Mendes told the Court that the Returning Officer then indicated he was ready to make “the declaration, this is by 7.30 on the fourth of March, that is what he says in evidence”.

“So he had already decided, in other words, by 7.30 on the fourth of March, that he was not going back to adding up the statements of the polls in the presence of the parties,” Mendes said.

He said, with regards to substantial compliance, Jamaican sprinter, Usain Bolt, if he were to run the 100 meters “and he says well I finished 50 in four seconds, substantial compliance, I win”.

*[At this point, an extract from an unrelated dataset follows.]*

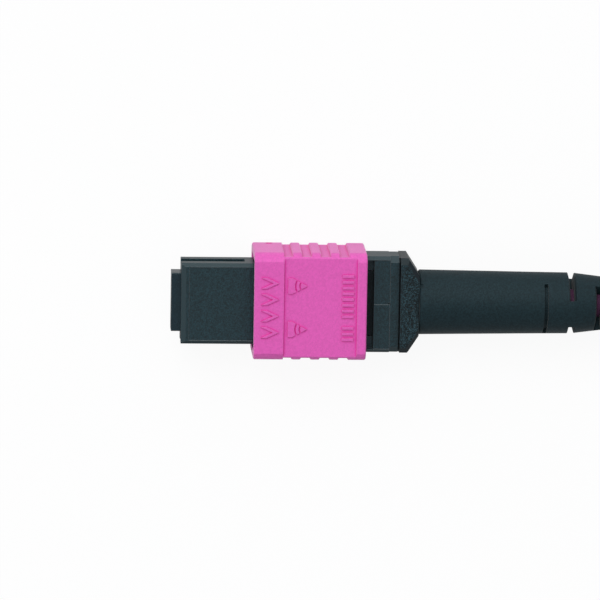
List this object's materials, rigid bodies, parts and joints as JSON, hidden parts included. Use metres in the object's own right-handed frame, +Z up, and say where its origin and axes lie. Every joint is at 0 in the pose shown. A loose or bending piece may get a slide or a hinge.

Holladar had sought a number of remedies, including an order from the High Court that the declaration of the Region Four votes by the Returning Officer is in breach of the provisions of the Representation of the People’s Act and, as such, it is unconstitutional.

He also wants a declaration that GECOM cannot legally, or constitutionally, declare the results of the regional and general elections, unless and until, the Returning Officer or the Deputy Returning Officer for Region Four, complies with the process, set out in Section 84 of the Representation of the People’s Act.